__What to work on__
Set out each line from the following listing that includes the word "materials".

__Available data__
☆ ☆ ☆ ☆
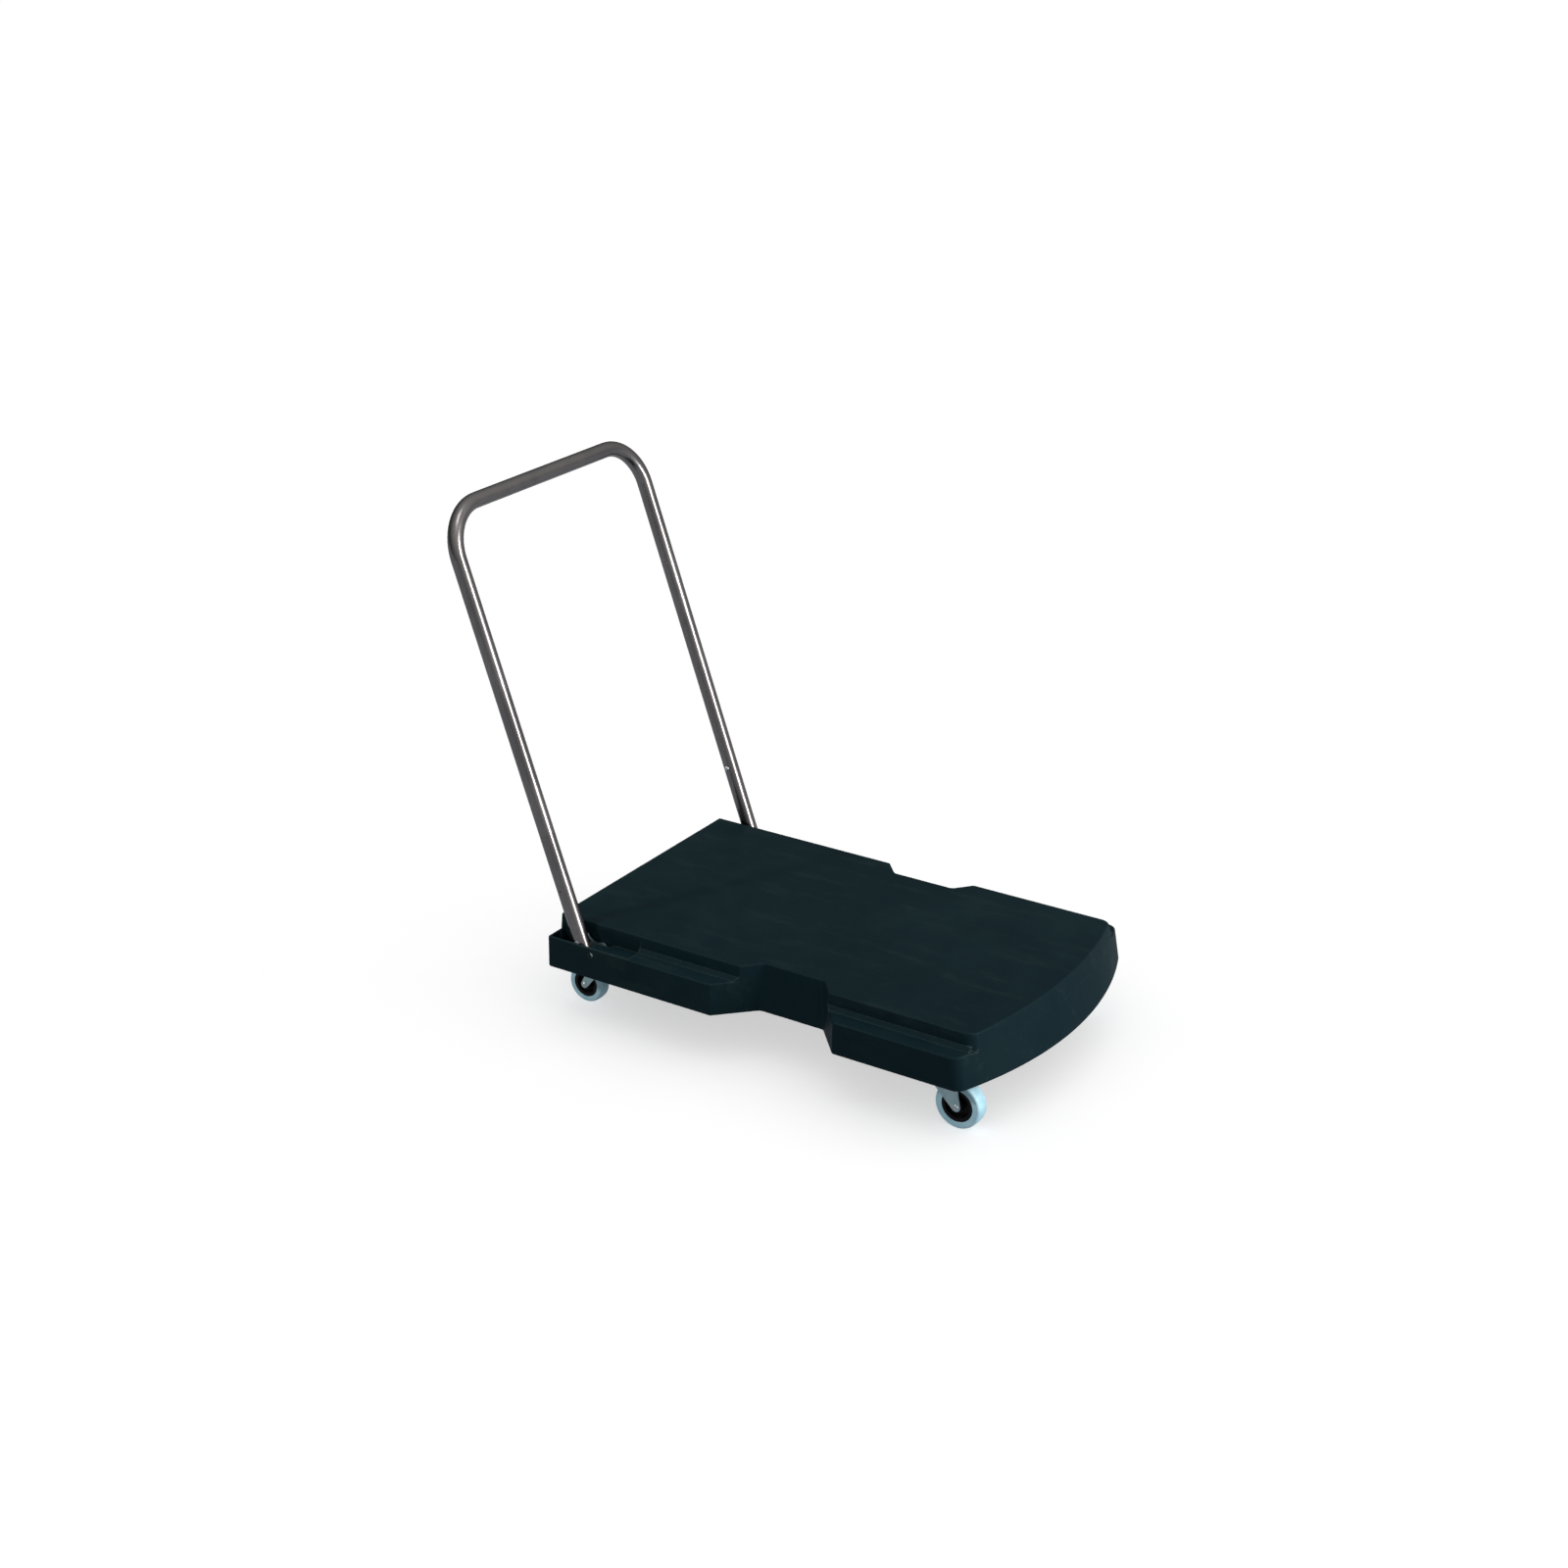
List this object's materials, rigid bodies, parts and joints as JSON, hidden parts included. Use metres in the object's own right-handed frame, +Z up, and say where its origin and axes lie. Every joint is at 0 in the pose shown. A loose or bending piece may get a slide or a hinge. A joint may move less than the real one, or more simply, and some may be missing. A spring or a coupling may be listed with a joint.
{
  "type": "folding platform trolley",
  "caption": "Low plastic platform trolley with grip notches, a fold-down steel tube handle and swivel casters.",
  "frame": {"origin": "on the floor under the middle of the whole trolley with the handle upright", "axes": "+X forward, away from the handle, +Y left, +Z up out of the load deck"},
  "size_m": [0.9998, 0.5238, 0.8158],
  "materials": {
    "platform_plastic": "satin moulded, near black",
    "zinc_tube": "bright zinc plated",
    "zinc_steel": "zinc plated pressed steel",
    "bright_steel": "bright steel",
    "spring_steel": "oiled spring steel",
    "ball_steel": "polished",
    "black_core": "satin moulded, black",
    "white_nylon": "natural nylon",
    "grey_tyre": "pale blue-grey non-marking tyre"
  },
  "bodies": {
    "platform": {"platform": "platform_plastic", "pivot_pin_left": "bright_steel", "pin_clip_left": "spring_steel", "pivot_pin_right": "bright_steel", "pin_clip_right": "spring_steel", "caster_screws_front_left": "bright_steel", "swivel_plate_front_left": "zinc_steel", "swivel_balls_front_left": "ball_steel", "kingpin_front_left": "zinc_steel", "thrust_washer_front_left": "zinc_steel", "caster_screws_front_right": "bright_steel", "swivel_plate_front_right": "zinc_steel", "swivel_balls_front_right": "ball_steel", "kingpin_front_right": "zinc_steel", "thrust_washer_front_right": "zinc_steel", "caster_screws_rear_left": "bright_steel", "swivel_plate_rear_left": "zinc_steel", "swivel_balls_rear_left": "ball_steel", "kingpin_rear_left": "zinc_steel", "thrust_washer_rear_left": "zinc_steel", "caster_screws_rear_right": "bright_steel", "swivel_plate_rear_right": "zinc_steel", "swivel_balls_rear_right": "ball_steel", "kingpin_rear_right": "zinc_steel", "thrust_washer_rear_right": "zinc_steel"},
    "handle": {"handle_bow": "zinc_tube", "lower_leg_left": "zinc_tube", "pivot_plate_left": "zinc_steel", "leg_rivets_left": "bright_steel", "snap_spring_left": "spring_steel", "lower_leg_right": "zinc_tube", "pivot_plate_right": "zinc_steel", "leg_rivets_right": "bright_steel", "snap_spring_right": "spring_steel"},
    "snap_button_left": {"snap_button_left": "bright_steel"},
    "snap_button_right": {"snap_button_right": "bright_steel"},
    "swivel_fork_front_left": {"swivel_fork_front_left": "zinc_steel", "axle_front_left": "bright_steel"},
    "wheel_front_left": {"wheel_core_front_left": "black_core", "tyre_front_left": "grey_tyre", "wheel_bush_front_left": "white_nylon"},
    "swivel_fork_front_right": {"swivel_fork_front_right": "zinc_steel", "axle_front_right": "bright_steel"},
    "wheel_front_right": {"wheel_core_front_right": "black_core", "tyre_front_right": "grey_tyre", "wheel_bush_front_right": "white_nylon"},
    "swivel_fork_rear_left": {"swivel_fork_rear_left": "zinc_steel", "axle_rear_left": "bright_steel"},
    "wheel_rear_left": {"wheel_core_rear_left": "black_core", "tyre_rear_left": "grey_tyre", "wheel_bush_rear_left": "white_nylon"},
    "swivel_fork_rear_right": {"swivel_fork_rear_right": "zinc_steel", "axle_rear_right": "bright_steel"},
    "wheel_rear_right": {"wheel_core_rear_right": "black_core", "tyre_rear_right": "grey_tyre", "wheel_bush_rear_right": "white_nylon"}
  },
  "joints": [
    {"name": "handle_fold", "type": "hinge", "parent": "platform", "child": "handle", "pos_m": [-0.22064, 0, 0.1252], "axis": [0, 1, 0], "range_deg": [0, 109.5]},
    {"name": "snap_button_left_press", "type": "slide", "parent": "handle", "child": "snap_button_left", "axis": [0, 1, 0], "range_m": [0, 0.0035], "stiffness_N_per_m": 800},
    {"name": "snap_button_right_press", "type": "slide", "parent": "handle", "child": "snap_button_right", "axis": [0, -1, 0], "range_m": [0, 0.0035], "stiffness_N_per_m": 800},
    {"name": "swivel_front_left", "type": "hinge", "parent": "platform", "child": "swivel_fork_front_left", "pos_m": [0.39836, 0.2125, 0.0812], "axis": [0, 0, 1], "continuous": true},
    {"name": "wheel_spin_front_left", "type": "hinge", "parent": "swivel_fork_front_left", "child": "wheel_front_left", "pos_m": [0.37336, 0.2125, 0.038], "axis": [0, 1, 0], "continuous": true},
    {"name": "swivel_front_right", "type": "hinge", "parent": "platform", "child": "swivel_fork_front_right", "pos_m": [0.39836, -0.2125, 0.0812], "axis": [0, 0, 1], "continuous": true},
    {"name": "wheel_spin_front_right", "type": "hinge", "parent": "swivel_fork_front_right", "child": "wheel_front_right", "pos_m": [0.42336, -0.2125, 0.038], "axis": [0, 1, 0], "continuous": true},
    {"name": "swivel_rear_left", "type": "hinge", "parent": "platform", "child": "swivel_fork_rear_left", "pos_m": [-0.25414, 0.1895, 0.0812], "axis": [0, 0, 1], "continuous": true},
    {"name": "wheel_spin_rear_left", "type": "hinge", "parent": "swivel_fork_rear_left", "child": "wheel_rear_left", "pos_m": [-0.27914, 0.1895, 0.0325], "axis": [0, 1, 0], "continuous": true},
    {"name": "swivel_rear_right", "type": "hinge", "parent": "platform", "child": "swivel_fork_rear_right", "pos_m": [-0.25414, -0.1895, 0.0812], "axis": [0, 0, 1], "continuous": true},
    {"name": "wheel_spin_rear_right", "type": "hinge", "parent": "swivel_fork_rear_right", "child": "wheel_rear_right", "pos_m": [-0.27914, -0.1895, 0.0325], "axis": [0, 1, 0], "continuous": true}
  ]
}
☆ ☆ ☆ ☆
__Reply to the task__
List this object's materials, rigid bodies, parts and joints as JSON, hidden parts included. Use metres in the object's own right-handed frame, +Z up, and say where its origin and axes lie. Every joint is at 0 in the pose shown. A loose or bending piece may get a slide or a hinge. A joint may move less than the real one, or more simply, and some may be missing. A spring or a coupling may be listed with a joint.
  "materials": {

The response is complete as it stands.